Repeat, please, only the lines from the top of the data down to the line with "CONTROL_FACE, CONTROL_REAR), GLASS)"; include both of those lines.
********************
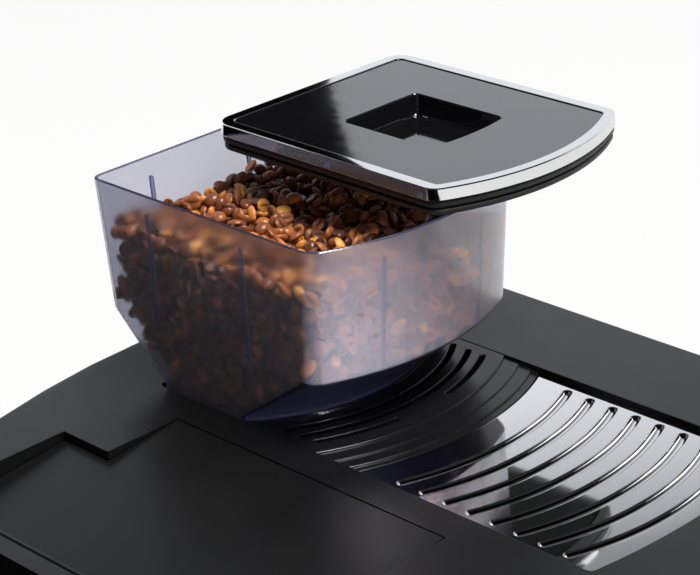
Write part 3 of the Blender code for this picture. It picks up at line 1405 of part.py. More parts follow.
def build_controls():
    """The control panel, display glass, buttons, knob and the board behind them."""
    outline = rectangle(-CONTROL_HALF, CONTROL_HALF, CONTROL_LOW, CONTROL_HIGH, CONTROL_CORNER)
    panel = finished("control_panel", facing_prism(outline, CONTROL_FACE, CONTROL_REAR), GLOSS_BLACK)
    low = CONTROL_MIDDLE - DISPLAY_HEIGHT / 2
    high = CONTROL_MIDDLE + DISPLAY_HEIGHT / 2
    window = rectangle(-DISPLAY_HALF, DISPLAY_HALF, low, high, DISPLAY_CORNER)
    cut(panel, tool("display_window", facing_prism(window, CONTROL_FACE - OVERRUN, CONTROL_REAR + OVERRUN)))
    pane = rectangle(-DISPLAY_HALF + FIT, DISPLAY_HALF - FIT, low + FIT, high - FIT, DISPLAY_CORNER - FIT)
    finished("display_glass", facing_prism(pane, CONTROL_FACE, CONTROL_REAR), GLASS)

    board_block = block(
        (-CONTROL_HALF + BOARD_MARGIN, BOARD_FACE, CONTROL_LOW + BOARD_MARGIN),
        (CONTROL_HALF - BOARD_MARGIN, BOARD_FACE + BOARD_THICKNESS, CONTROL_HIGH - BOARD_MARGIN),
    )
    board = finished("control_board", board_block, GREEN)
    inner_face = -BODY_FRONT + PANEL + FIT
    for index, (x, z) in enumerate(board_posts()):
        middle = (inner_face + BOARD_FACE + BOARD_THICKNESS / 2) / 2
        post = lying_cylinder(
            (x, middle, z), BOARD_POST, BOARD_FACE + BOARD_THICKNESS / 2 - inner_face, "Y", PIN_STEPS
        )
        join(board, tool(f"board_post_{index}", post))

    button_rear = CONTROL_FACE - BUTTON_PROUD + CONTROL_THICKNESS
    stem_end = BOARD_FACE - SWITCH_SIZE / 2 - BUTTON_TRAVEL - FIT
    for name, (x, z) in button_places():
        cut(
            panel,
            tool(name + "_hole", lying_cylinder((x, CONTROL_FACE, z), BUTTON_RADIUS + FIT, 3 * OVERRUN, "Y")),
        )
        front = CONTROL_FACE - BUTTON_PROUD
        cap = lying_cylinder((x, (front + button_rear) / 2, z), BUTTON_RADIUS, button_rear - front, "Y")
        button = finished(name, cap, CHROME, (x, front, z))
        stem_start = (front + button_rear) / 2
        stem = lying_cylinder(
            (x, (stem_start + stem_end) / 2, z), BUTTON_STEM, stem_end - stem_start, "Y", PIN_STEPS
        )
        join(button, tool(name + "_stem", stem))
        half = SWITCH_SIZE / 2
        switch = block(
            (x - half, BOARD_FACE - half, z - half), (x + half, BOARD_FACE + BOARD_THICKNESS / 2, z + half)
        )
        join(board, tool(name + "_switch", switch))

    x = KNOB_COLUMN
    z = CONTROL_MIDDLE
    hole = lying_cylinder((x, CONTROL_FACE, z), KNOB_SHAFT + FIT, 3 * OVERRUN, "Y")
    cut(panel, tool("knob_hole", hole))
    outline = []
    for step in range(2 * KNOB_FLUTES):
        angle = math.pi * step / KNOB_FLUTES
        radius = KNOB_RADIUS - (step % 2) * KNOB_FLUTE
        outline.append((x + radius * math.cos(angle), z + radius * math.sin(angle)))
    rear = CONTROL_FACE - FIT
    knob = finished("menu_knob", facing_prism(outline, rear - KNOB_PROUD, rear), CHROME, (x, rear, z))
    shaft_end = BOARD_FACE - SWITCH_SIZE - FIT
    shaft = lying_cylinder(
        (x, (rear - KNOB_PROUD / 2 + shaft_end) / 2, z), KNOB_SHAFT, shaft_end - rear + KNOB_PROUD / 2, "Y",
        PIN_STEPS,
    )
    join(knob, tool("knob_shaft", shaft))
    encoder = block(
        (x - SWITCH_SIZE, BOARD_FACE - SWITCH_SIZE, z - SWITCH_SIZE),
        (x + SWITCH_SIZE, BOARD_FACE + BOARD_THICKNESS / 2, z + SWITCH_SIZE),
    )
    join(board, tool("encoder", encoder))


def board_posts():
    """The board's four posts."""
    x = CONTROL_HALF - BOARD_MARGIN - 2 * BOARD_POST
    low = CONTROL_LOW + BOARD_MARGIN + 2 * BOARD_POST
    high = CONTROL_HIGH - BOARD_MARGIN - 2 * BOARD_POST
    return [(side * x, z) for side in (-1, 1) for z in (low, high)]


# Grinder
def burr_ring(centre, radius, depth, height, twist):
    """One ring of a toothed burr surface."""
    points = []
    for step in range(2 * BURR_TEETH):
        angle = math.pi * (step + twist) / BURR_TEETH
        reach = radius + (step % 2) * depth
        points.append((centre[0] + reach * math.cos(angle), centre[1] + reach * math.sin(angle), height))
    return points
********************
* [IN RESPONSE]:
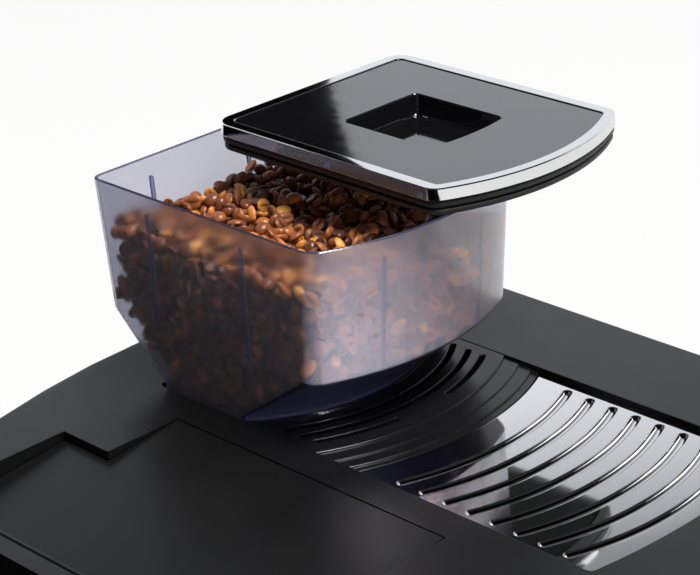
Write part 3 of the Blender code for this picture. It picks up at line 1405 of part.py. More parts follow.
def build_controls():
    """The control panel, display glass, buttons, knob and the board behind them."""
    outline = rectangle(-CONTROL_HALF, CONTROL_HALF, CONTROL_LOW, CONTROL_HIGH, CONTROL_CORNER)
    panel = finished("control_panel", facing_prism(outline, CONTROL_FACE, CONTROL_REAR), GLOSS_BLACK)
    low = CONTROL_MIDDLE - DISPLAY_HEIGHT / 2
    high = CONTROL_MIDDLE + DISPLAY_HEIGHT / 2
    window = rectangle(-DISPLAY_HALF, DISPLAY_HALF, low, high, DISPLAY_CORNER)
    cut(panel, tool("display_window", facing_prism(window, CONTROL_FACE - OVERRUN, CONTROL_REAR + OVERRUN)))
    pane = rectangle(-DISPLAY_HALF + FIT, DISPLAY_HALF - FIT, low + FIT, high - FIT, DISPLAY_CORNER - FIT)
    finished("display_glass", facing_prism(pane, CONTROL_FACE, CONTROL_REAR), GLASS)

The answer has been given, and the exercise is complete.